With Your Permission ***1/2
Directed by Paprika Steen
I've seen so many heavy dramas over the last couple of days-"The Banishment," "The Mourning Forest," "In Memory of Myself"-that every now and then I've been able to counter it with a fantastic comedy-"You, the Living," "California Dreamin'" and not the terrific "With Your Permission." Directed by the cute Paprika Steen, who did a bit part in "Erik Neitszche: The Early Years"-oddly enough she does most of her scenes nude, so it was a bit odd to see her in person (not in preferred state). "With Your Permission" is chocked full of dark humor, but also does a great job showing two sides to these characters, and your mind changes about them several times over the course of the film. Victim becomes suspect, and vice versa.
Starring Lars Brygmann, who for some reason reminded me of Michael Palin, the film is about Jan, a ferry boat worker who comes to work every now and then with a black eye or a broken nose. He claims that he is just unlucky, but his boss Erik-played by Søren Pilmark who reminds me of John Cleese with a deeper voice-suspects that his wife Bente is beating him. That is exactly what happens, and Jan is scared to go home. Instead he buys massive amounts of opera tickets and goes there almost every night to escape the horrors of home, and to remember how things used to be. Jan and Bente were once opera singers at university, until an accident made Jan incapable to singing. His wife said that she would never sing again even though her voice is fully intact, just to please her husband. But Jan never fully provided for her and she gets mad about that. Things change when Jan goes to therapy under the ruse that he beats his wife, and he meets Alf and Rudy, who eventually befriend his wife and try to get her on the road to opera singing, while Jan tries to find a way to stop her.

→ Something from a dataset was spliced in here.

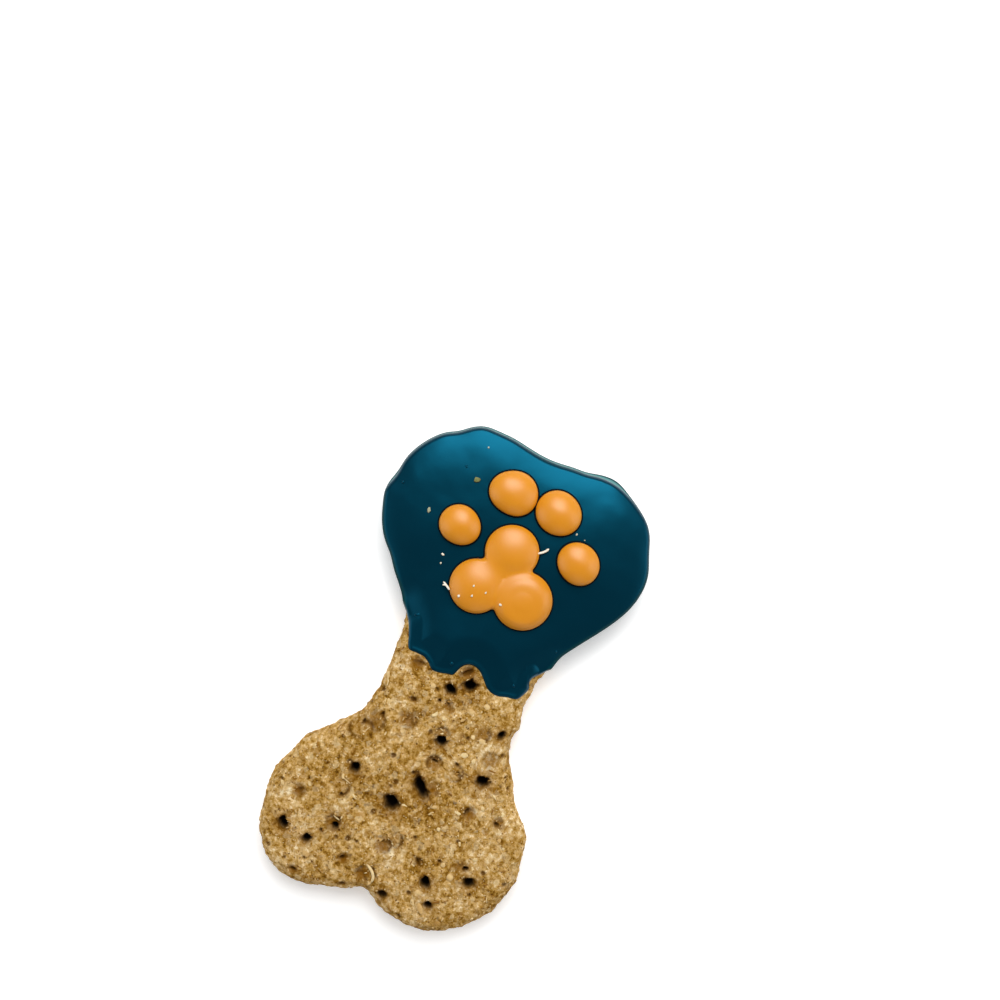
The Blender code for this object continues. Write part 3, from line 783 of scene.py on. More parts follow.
def new_piece(name, points, faces, smooth=True):
    """A mesh object from points in millimetres and faces, as those of four corners and those of three."""
    mesh = bpy.data.meshes.new(name)
    quads = np.asarray(faces[0]).reshape(-1, 4)
    threes = np.asarray(faces[1]).reshape(-1, 3)
    corners = np.concatenate([quads.ravel(), threes.ravel()]).astype(np.int32)
    starts = np.concatenate([np.arange(len(quads)) * 4, len(quads) * 4 + np.arange(len(threes)) * 3])
    mesh.vertices.add(len(points))
    mesh.vertices.foreach_set("co", (np.asarray(points) * MM).astype(np.float32).ravel())
    mesh.loops.add(len(corners))
    mesh.loops.foreach_set("vertex_index", corners)
    mesh.polygons.add(len(starts))
    mesh.polygons.foreach_set("loop_start", starts.astype(np.int32))
    mesh.polygons.foreach_set("use_smooth", np.full(len(starts), smooth))
    mesh.update(calc_edges=True)
    mesh.validate()
    return link_object(name, mesh)


def link_object(name, data):
    """An object with the given mesh, lamp or camera data, in the scene."""
    obj = bpy.data.objects.new(name, data)
    bpy.context.scene.collection.objects.link(obj)
    return obj


def ring(x, y, height):
    """One ring of a grid: its points from x, y and their height, which may be one number for all."""
    return np.column_stack([x, y, np.broadcast_to(height, len(x))])


def ring_faces(rows, columns):
    """Quads of a grid whose columns close into rings, row after row."""
    row, column = np.meshgrid(np.arange(rows - 1), np.arange(columns), indexing="ij")
    here = row * columns + column
    beside = row * columns + (column + 1) % columns
    return np.stack([here, beside, beside + columns, here + columns], axis=-1).reshape(-1, 4)


def set_attribute(obj, name, values):
    """Stores one number for each point of a piece."""
    attribute = obj.data.attributes.new(name, "FLOAT", "POINT")
    attribute.data.foreach_set("value", np.asarray(values, np.float32))


def close_grid(rows, columns, count):
    """Faces of a ring grid whose first and last rings close on two pole points that follow the grid's own."""
    quads = ring_faces(rows, columns)[:, ::-1]
    here = np.arange(columns)
    beside = (here + 1) % columns
    last = (rows - 1) * columns
    first_fan = np.stack([here, beside, np.full(columns, count - 2)], axis=-1)
    last_fan = np.stack([np.full(columns, count - 1), last + beside, last + here], axis=-1)
    return quads, np.concatenate([first_fan, last_fan])


def half_outline(upper):
    """Half of the dough's outline from the bare notch to the dipped tip, and the grid steps to each point.

    A step is short where the dough is bare and long where it is coated.
    """
    angle = np.linspace(math.pi, 0.0, OUTLINE_RAYS) * (1.0 if upper else -1.0)
    reach = trace(dough_edge, (0.0, 0.0), angle)
    line = np.stack([reach * np.cos(angle), reach * np.sin(angle)], axis=1)
    step = np.hypot(*np.diff(line, axis=0).T)
    middle_x = (line[1:, 0] + line[:-1, 0]) / 2.0
    spacing = BARE_STEP + (COATED_STEP - BARE_STEP) * rise(middle_x, COATED_FROM, COATED_FULLY)
    return line, np.concatenate([[0.0], np.cumsum(step / spacing)])


def crust_grid():
    """The plain dough as rings, from a line along its spine, out over the rim, down the side and back under.

    A ring's point is the outline moved inwards along its normal by the rim's or heel's quarter circle,
    or, on the two flat faces, a mix of the rim's inner line and the spine. The spine's points are the
    same for both halves, so the first and last rings fold flat.
    """
    halves = [half_outline(True), half_outline(False)]
    count = int(sum(steps[-1] for _, steps in halves) / 2.0)
    sides = []
    for line, steps in halves:
        stops = np.linspace(0.0, steps[-1], count + 1)
        sides.append(np.stack([np.interp(stops, steps, line[:, k]) for k in (0, 1)], axis=1))
    outline = np.vstack([sides[0], sides[1][-2:0:-1]])
    along = (sides[0][:, 0] + sides[1][:, 0]) / 2.0
    spine_x = SPINE_HALF * np.tanh(np.concatenate([along, along[-2:0:-1]]) / SPINE_BEND)
    spine = np.stack([spine_x, np.zeros(len(outline))], axis=1)
    x, y = outline.T
    nx, ny = slope_of(dough_edge, x, y)
    rings = []

    def add_ring(inset, height):
        rings.append(ring(x - nx * inset, y - ny * inset, height))

    def add_flat(inset, height, shares):
        rim = np.column_stack([x - nx * inset, y - ny * inset])
        rings.extend(ring(*(rim * share + spine * (1.0 - share)).T, height) for share in shares)

    add_flat(DOUGH_RIM, DOUGH_TOP, np.linspace(0.0, 1.0, TOP_RINGS)[:-1])
    for turn in quarter_turn(TURN_RINGS)[:-1]:
        add_ring(DOUGH_RIM * (1.0 - math.sin(turn)), DOUGH_TOP - DOUGH_RIM * (1.0 - math.cos(turn)))
    for height in np.linspace(DOUGH_TOP - DOUGH_RIM, DOUGH_HEEL, SIDE_RINGS)[:-1]:
        add_ring(0.0, height)
    for turn in quarter_turn(HEEL_RINGS)[:-1]:
        add_ring(DOUGH_HEEL * (1.0 - math.cos(turn)), DOUGH_HEEL * (1.0 - math.sin(turn)))
    add_flat(DOUGH_HEEL, 0.0, np.linspace(1.0, 0.0, UNDER_RINGS))
    return np.array(rings)


def crust_faces(rows, columns):
    """Faces of the crust grid, with the first and last rings folded onto the spine, and the points in use."""
    index = np.arange(rows * columns).reshape(rows, columns)
    half = columns // 2
    for row in (0, rows - 1):
        index[row, half + 1 :] = index[row, half - 1 : 0 : -1]
    corners = index.ravel()[ring_faces(rows, columns)[:, ::-1]]
    used, packed = np.unique(corners, return_inverse=True)
    return packed.reshape(-1, 4), used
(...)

Its funny how the script works-at the start we actually care about Jan, and Bente is the monster. But soon enough Bente is who we care about and Jan is the monster. And it shifts, and things change, and the plot moves forward, and there are really so many dimensions to both lead characters. Its not just a dark comedy for the sake of pushing the limit ,but everything actually is needed and done for a reason. It may not have the number of laughs as "You, the Living," but there is certainly more plot and a bit more depth. Most of the laughs come from the two side characters, Alf and Rudy, two other wife beaters that take Bente under their wing. They also change their minds about Jan about halfway through.
I could maybe see IFC picking up the film-it may not have as many names as "Erik Neitszche," but it is funnier and even a slightly better film, even though I like both of them. This is a hilarious and sweet and terrific film, and one of the better festival fares that I have seen.